The ability to site-selectively functionalize various N-heterocyclic frameworks, in particular those related to an imidazole core, remains a significant challenge in organic synthesis. The imidazole ring constitutes one of the most versatile N-heteroaromatics in organic synthesis, is a well-established precursors to stable N-heterocyclic carbenes (NHCs), and are exceptionally useful in the construction of ionic liquids. Our efforts toward the development of a transition metal-catalyzed [3+2] cycloaddition strategy in the construction of 5-membered nitrogen heterocycles, with a focus on the imidazole framework, led to the formulation of mechanistic hypothesis that which future reaction designs can be based. Our initial goal was to develop a flexible approach toward imidazole construction that would enable the maximum amount of structural diversity at C4 and C5. To that end, we designed and implemented a Au/Ag-catalyzed [3+2] cycloaddition approach involving an amidine and propargyl bromide. These efforts led to a streamlined method involving the alkylation of an amidine with a propargyl halide followed by an in situ Au(I)/Ag(I)-catalyzed 5-endo-dig cyclization to directly assemble the desired substituted imidazoles (eq 1). Most notably, we discovered that the reaction tolerates the use of formamidines as substrates to directly construct C2-unsubstituted imidazoles as N-heterocyclic carbene precursors. Deuterium labeling and competition experiments led to our proposed catalytic cycle, which was crucial for evaluating future reaction designs. A manuscript detailing these efforts is in the advanced stages of preparation, and will be submitted in the near future. Subsequent work will focus on the design of new π-Lewis acid catalyzed heterocyclization strategies based on our mechanistic findings for the convergent of assembly of other ionic liquid relevant molecular architectures (e.g., pyrazoles, tetrazoles, pyrroles, etc.).
Conformational Switches for Low Energy Carbon Separation.
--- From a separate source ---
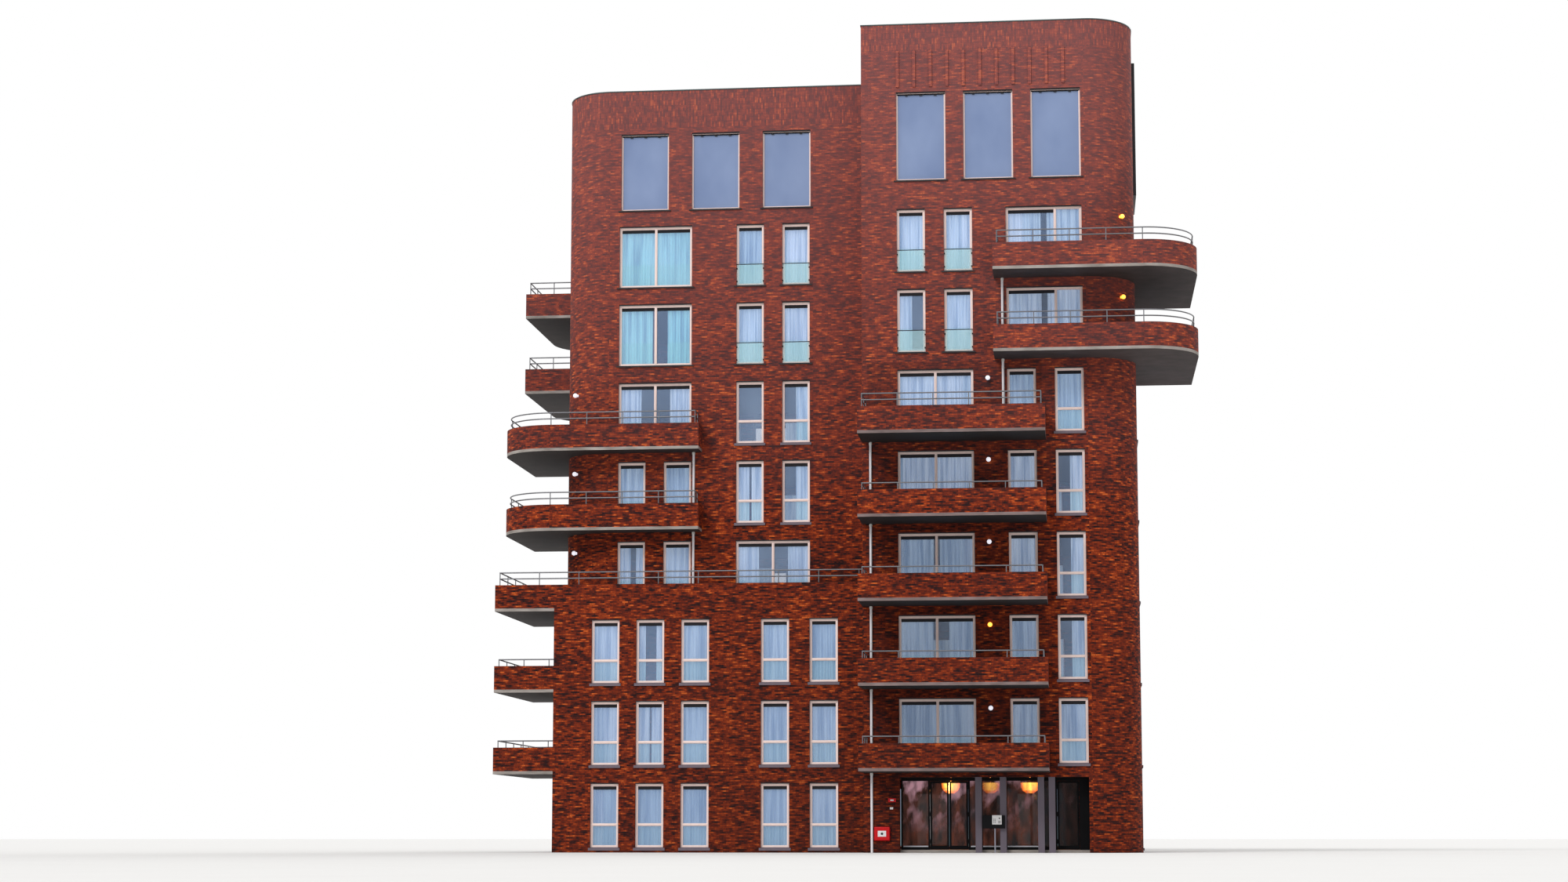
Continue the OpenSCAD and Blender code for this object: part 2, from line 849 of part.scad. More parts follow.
// Entrance bays, measured from the opening's left side; the leaves lie flush with the frame's back
ent_left = tower_bay_a;
ent_w = tower_bay_b + wide_w - tower_bay_a;
double_w = 2 * leaf_w + 2 * leaf_gap + meet_gap;
side_door_x = post_d + entrance_post_w + bar_w;
side_door_w = side_leaf_w + 2 * leaf_gap;
post_xs = [post_a, post_b, post_c, post_d];
door_bays = [[double_door_x, double_door_x + double_w], [side_door_x, side_door_x + side_door_w]];
glass_bays = concat(
    [[bar_w, double_door_x - bar_w], [double_door_x + double_w + bar_w, post_a]],
    [for (i = [0:2]) [post_xs[i] + entrance_post_w, post_xs[i + 1]]]
);
glass_low = floor_up + 2 * bar_w;
glass_high = entrance_head - 2 * bar_w;
leaf_low = floor_up + leaf_gap;
leaf_high = glass_high - leaf_gap;
leaf_y = glazing_back + bar_d - leaf_t;
leaf_inner_y = glazing_back + bar_d;
left_leaf_x = double_door_x + leaf_gap;
right_leaf_x = left_leaf_x + leaf_w + meet_gap;
side_leaf_x = side_door_x + leaf_gap;
knuckle_gap = 2;
hinge_inset = 250;
hinge_y = leaf_inner_y + knuckle_r + knuckle_gap;
hinge_left_x = left_leaf_x - leaf_gap / 2;
hinge_right_x = right_leaf_x + leaf_w + leaf_gap / 2;
hinge_side_x = side_leaf_x - leaf_gap / 2;
hinge_zs = [leaf_low + hinge_inset, (leaf_low + leaf_high) / 2, leaf_high - hinge_inset];
hinge_play = 0.3;
flap = 40;
flap_t = 4;
post_in = 60;

module entrance() translate([ent_left, 0, 0]) children();

module entrance_posts() {
    color("gray")
        entrance()
            for (x = post_xs)
                translate([x, post_in, 0])
                    cube([entrance_post_w, wall_t - 2 * post_in, entrance_head]);
}

module bay_cut(bay, low) {
    translate([bay[0], glazing_back - 1, low])
        cube([bay[1] - bay[0], bar_d + 2, glass_high - low]);
}

// One part of a hinge at its height: a knuckle, and a flap to the side given by dir
module knuckle(x, z, length, dir) {
    translate([x, hinge_y, z]) cylinder(r = knuckle_r, h = length, $fn = 24);
    translate([dir > 0 ? x : x - flap, leaf_inner_y, z]) cube([flap, flap_t, length]);
}

// The fixed knuckles stand below and above the leaf's own
module fixed_knuckles(x, dir) {
    for (z = hinge_zs) {
        knuckle(x, z - knuckle_l / 2, knuckle_l / 2 - hinge_play, dir);
        knuckle(x, z + knuckle_l + hinge_play, knuckle_l / 2, dir);
    }
}

module entrance_frame() {
    color("darkslategray")
        entrance() {
            difference() {
                translate([0, glazing_back, floor_up]) cube([ent_w, bar_d, entrance_head - floor_up]);
                for (bay = glass_bays) bay_cut(bay, glass_low);
                for (bay = door_bays) bay_cut(bay, floor_up - 1);
            }
            fixed_knuckles(hinge_left_x, -1);
            fixed_knuckles(hinge_right_x, 1);
            fixed_knuckles(hinge_side_x, -1);
        }
}

module entrance_glass() {
    color("lightblue", 0.5)
        entrance()
            for (bay = glass_bays)
                translate([bay[0], glazing_back + (bar_d - glass_t) / 2, glass_low])
                    cube([bay[1] - bay[0], glass_t, glass_high - glass_low]);
}

// A leaf from x to x + w; its pull bar stands at handle_x and its hinges at hinge_x
module leaf_frame(x, w, handle_x, hinge_x, dir) {
    color("darkslategray")
        entrance() {
            translate([x, leaf_y, leaf_low])
                difference() {
                    cube([w, leaf_t, leaf_high - leaf_low]);
                    translate([stile_w, -1, 2 * stile_w])
                        cube([w - 2 * stile_w, leaf_t + 2, leaf_high - leaf_low - 3 * stile_w]);
                }
            for (z = [handle_z + handle_out, handle_z + handle_l - handle_out])
                translate([handle_x, leaf_y - handle_out, z])
                    rotate([-90, 0, 0]) cylinder(r = handle_r / 2, h = handle_out, $fn = 16);
            translate([handle_x, leaf_y - handle_out, handle_z])
                cylinder(r = handle_r, h = handle_l, $fn = 16);
            for (z = hinge_zs) knuckle(hinge_x, z, knuckle_l, dir);
        }
}

handle_z = 1100;
handle_l = 500;
handle_out = 60;
handle_r = 15;

module leaf_glass(x, w) {
    color("lightblue", 0.5)
        entrance()
            translate([x + stile_w, leaf_y + (leaf_t - glass_t) / 2, leaf_low + 2 * stile_w])
                cube([w - 2 * stile_w, glass_t, leaf_high - leaf_low - 3 * stile_w]);
}

module left_leaf() leaf_frame(left_leaf_x, leaf_w, left_leaf_x + leaf_w - stile_w / 2, hinge_left_x, 1);
module right_leaf() leaf_frame(right_leaf_x, leaf_w, right_leaf_x + stile_w / 2, hinge_right_x, -1);
module side_door() leaf_frame(side_leaf_x, side_leaf_w, side_leaf_x + side_leaf_w - stile_w / 2, hinge_side_x, 1);
module left_leaf_glass() leaf_glass(left_leaf_x, leaf_w);
module right_leaf_glass() leaf_glass(right_leaf_x, leaf_w);
module side_door_glass() leaf_glass(side_leaf_x, side_leaf_w);

// Bowl lamps on short rods under the first floor, behind the entrance glazing
lamp_rod = 300;
lamp_rod_r = 15;
bowl_h = 380;
bowl_r = 340;
ceiling_lamp_xs = [1690, 3160, 4610];
ceiling_lamp_back = 2400;
ceiling_lamp_y = glazing_back + ceiling_lamp_back;
module ceiling_lamps() {
    ceiling = datum(1) + floor_up - floor_t;
    color("ivory")
        entrance()
            for (x = ceiling_lamp_xs)
                translate([x, ceiling_lamp_y, ceiling - lamp_rod]) {
                    cylinder(r = lamp_rod_r, h = lamp_rod, $fn = 16);
                    translate([0, 0, -bowl_h])
                        rotate_extrude($fn = 48)
                            polygon([[0, 0], [bowl_r * 0.4, 0], [bowl_r * 0.8, bowl_h * 0.25],
                                [bowl_r * 0.95, bowl_h * 0.55], [bowl_r, bowl_h], [0, bowl_h]]);
                }
}

// A call board on a thin stand, held to the second post by two brackets
board_w = 800;
board_h = 470;
board_t = 70;
board_low = 860;
board_over = 180;
board_out = 120;
bracket_w = 40;
stand_r = 25;
module intercom_stand() {
    color("dimgray")
        entrance() {
            translate([post_b + board_over - board_w, -board_out, board_low]) cube([board_w, board_t, board_h]);
            translate([post_b - board_over, board_t / 2 - board_out, 0]) cylinder(r = stand_r, h = board_low + bracket_w, $fn = 24);
            for (z = [board_low + bracket_w, board_low + board_h - 2 * bracket_w])
                translate([post_b + bracket_w, -board_out + board_t - 1, z])
                    cube([bracket_w, board_out - board_t + 1 + post_in, bracket_w]);
        }
}

module place() translate([-box_x, -box_y, 0]) children();

place() tower_piers();
place() tower_spandrels();
place() wing_piers();
place() wing_spandrels();
place() base_piers();
place() base_spandrels();
place() rear_piers();
place() rear_spandrels();
place() round_corners();
place() base_corner();
place() tower_left_wall();
place() tower_floors();
place() wing_floors();
place() tower_roof();
place() wing_roof();
place() roof_trim();
place() front_balcony_slabs();
place() front_balcony_parapets();
place() front_balcony_rails();
place() right_balcony_slabs();
place() right_balcony_parapets();
place() right_balcony_rails();
place() left_balcony_slabs();
place() left_balcony_parapets();
place() left_balcony_rails();
place() side_balcony_slabs();
place() side_balcony_parapets();
place() side_balcony_rails();
place() rear_balcony_slabs();
place() rear_balcony_parapets();
place() rear_balcony_rails();
place() downpipes();
place() wall_lamps();
place() brick_ribs();
place() entrance_posts();
place() entrance_frame();
place() entrance_glass();
place() ceiling_lamps();
place() intercom_stand();
place() left_leaf();
place() left_leaf_glass();
place() right_leaf();
place() right_leaf_glass();
place() side_door();
place() side_door_glass();
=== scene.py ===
"""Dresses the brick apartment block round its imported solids.

Metres, in the block's own frame: the entrance front faces -Y, +X is to the
right as seen from the front, and Z runs up from the ground.
"""

import logging
import math
import random
from dataclasses import dataclass, field, replace
from enum import Enum
from typing import Callable, List, Optional, Sequence, Tuple, Union

import bmesh
import bpy
from mathutils import Matrix, Vector


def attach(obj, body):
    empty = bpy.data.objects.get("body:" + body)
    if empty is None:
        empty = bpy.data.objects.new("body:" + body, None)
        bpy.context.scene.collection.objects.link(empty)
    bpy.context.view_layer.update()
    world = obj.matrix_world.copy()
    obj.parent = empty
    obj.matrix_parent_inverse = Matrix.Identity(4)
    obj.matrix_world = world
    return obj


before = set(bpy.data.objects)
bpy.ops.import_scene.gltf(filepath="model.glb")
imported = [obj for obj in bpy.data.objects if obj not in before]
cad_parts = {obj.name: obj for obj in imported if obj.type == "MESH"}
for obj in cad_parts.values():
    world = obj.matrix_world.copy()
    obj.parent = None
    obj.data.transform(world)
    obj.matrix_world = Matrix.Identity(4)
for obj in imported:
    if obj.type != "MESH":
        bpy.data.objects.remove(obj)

log = logging.getLogger("apartment_block")
BODY = "building"

# A storey's height, the windows' sill and head above its floor, and their widths
STOREY = 3.0
SILL = 0.17
HEAD = 2.53
SINGLE = 1.04
WIDE = 2.77
TALL = 1.82

# Outer faces of the walls
TOWER_FACE = -5.675
WING_FACE = -3.825
BASE_FACE = -4.875
SIDE_FACE = 10.75
REAR_FACE = 6.725

# Where the straight walls end and their round corners begin
BEND_X = 8.95
TOWER_BEND = -3.875
WING_BEND = -2.025
REAR_BEND = 4.925
CORNER_R = 1.8

# Centres of the wrap-round balconies' bends
RIGHT_TURN = (10.98, -5.325)
LEFT_TURN = (-10.98, -2.825)
REAR_TURN = (-10.98, 6.025)
TURN_R = 2.0

# A face lies level where its normal's Z is past this
LEVEL = 0.7

Plan = Tuple[float, float]
Point = Tuple[float, float, float]
Colour = Tuple[float, float, float, float]
Stops = Tuple[Tuple[float, Colour], ...]
Face = Tuple[int, ...]


def tone(red: int, green: int, blue: int) -> Colour:
    """Turns a display colour into the linear colour that a shader takes.

    Args:
        red: Red from 0 to 255.
        green: Green from 0 to 255.
        blue: Blue from 0 to 255.

    Returns:
        The linear colour, with an alpha of 1.
    """
    def linear(part: int) -> float:
        """Returns one part of the colour as a linear number."""
        value = part / 255
        return value / 12.92 if value <= 0.04045 else ((value + 0.055) / 1.055) ** 2.4

    return (linear(red), linear(green), linear(blue), 1.0)


WHITE = tone(255, 255, 255)


class Wire:
    """An output socket of a finish, with operators that add Math nodes."""

    def __init__(self, paint: "Paint", socket: bpy.types.NodeSocket) -> None:
        """Keeps the socket and the finish it belongs to."""
        self.paint = paint
        self.socket = socket

    def math(self, operation: str, *values: "Value") -> "Wire":
        """Adds one Math node.

        Args:
            operation: The node's operation.
            values: Its inputs, in order.

        Returns:
            The node's output.
        """
        return self.paint.node("ShaderNodeMath", {"operation": operation}, dict(enumerate(values)))

    def __add__(self, other: "Value") -> "Wire":
        """Returns the sum."""
        return self.math("ADD", self, other)

    def __radd__(self, other: "Value") -> "Wire":
        """Returns the sum."""
        return self.math("ADD", other, self)

    def __sub__(self, other: "Value") -> "Wire":
        """Returns the difference."""
        return self.math("SUBTRACT", self, other)

    def __rsub__(self, other: "Value") -> "Wire":
        """Returns the difference, the other way round."""
        return self.math("SUBTRACT", other, self)

    def __mul__(self, other: "Value") -> "Wire":
        """Returns the product."""
        return self.math("MULTIPLY", self, other)

    def __rmul__(self, other: "Value") -> "Wire":
        """Returns the product."""
        return self.math("MULTIPLY", other, self)

    def __truediv__(self, other: "Value") -> "Wire":
        """Returns the quotient."""
        return self.math("DIVIDE", self, other)

    def __rtruediv__(self, other: "Value") -> "Wire":
        """Returns the quotient, the other way round."""
        return self.math("DIVIDE", other, self)

    def __mod__(self, other: "Value") -> "Wire":
        """Returns the remainder, never below zero."""
        return self.math("FLOORED_MODULO", self, other)

    def __gt__(self, other: "Value") -> "Wire":
        """Returns 1 where this is greater."""
        return self.math("GREATER_THAN", self, other)

    def __lt__(self, other: "Value") -> "Wire":
        """Returns 1 where this is less."""
        return self.math("LESS_THAN", self, other)

    def __abs__(self) -> "Wire":
        """Returns the size without its sign."""
        return self.math("ABSOLUTE", self)

    def floor(self) -> "Wire":
        """Returns the whole part."""
        return self.math("FLOOR", self)

    def fraction(self) -> "Wire":
        """Returns what is left of the whole part."""
        return self.math("FRACT", self)

    def larger(self, other: "Value") -> "Wire":
        """Returns the larger of the two."""
        return self.math("MAXIMUM", self, other)

    def held(self) -> "Wire":
        """Returns the value held between 0 and 1."""
        return self.math("MINIMUM", self.larger(0.0), 1.0)

    def toward(self, other: "Value", share: "Value") -> "Wire":
        """Returns a number that runs from this to another as share runs from 0 to 1."""
        return self + (other - self) * share

    def within(self, span: Plan) -> "Wire":
        """Returns 1 between the two ends of a span."""
        return (self > span[0]) * (self < span[1])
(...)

The second objective delineated in our proposal focused on the design and synthesis of properly functionalized heterocyclic frameworks that are susceptible to a conformational change upon exposure to an outside stimulant. We were able to synthesize an imidazolide ionic liquid and N-heterocyclic carbene as the warhead functionality in carbon capture, each bearing a 2,5-dimethylthienyl ethene group susceptible to a UV light initiated 6π electrocyclization. We established through UV-Vis spectroscopy that this conformational change weakened the newly formed C–C bond with carbon dioxide, and thereby resulting in a decrease of the energy penalty required for carbon desorption. The bis(thienyl)imidazole was synthesized in two steps from commercially available 2,5-dimethylthiophene, and converted into either the corresponding ionic liquid or N-hetereocyclic carbene. Exposure to 1 atm of CO2 yielded the the carboxylated adduct in near quantitative yield. Rapid electrocyclic ring opening upon exposure to ambient light validated the recyclable nature of this unique design, and demonstrated the efficacy of this approach toward future applications in carbon capture and utilization. The support for these efforts was critical to establishing a base for future efforts aimed at providing a working fluid for advanced industrial applications.
In summary, we are exceedingly grateful for the ACS PRF support of this work that has established an exhilarating and vibrant addition to my research program. The support has had a significant impact on the training of students in materials design and synthesis, and in the establishment of multiple avenues of hetereocycle construction and applications. Students involved on these projects obtained additional skills associated with small molecule synthesis and their subsequent evaluation as new carbon capture agents.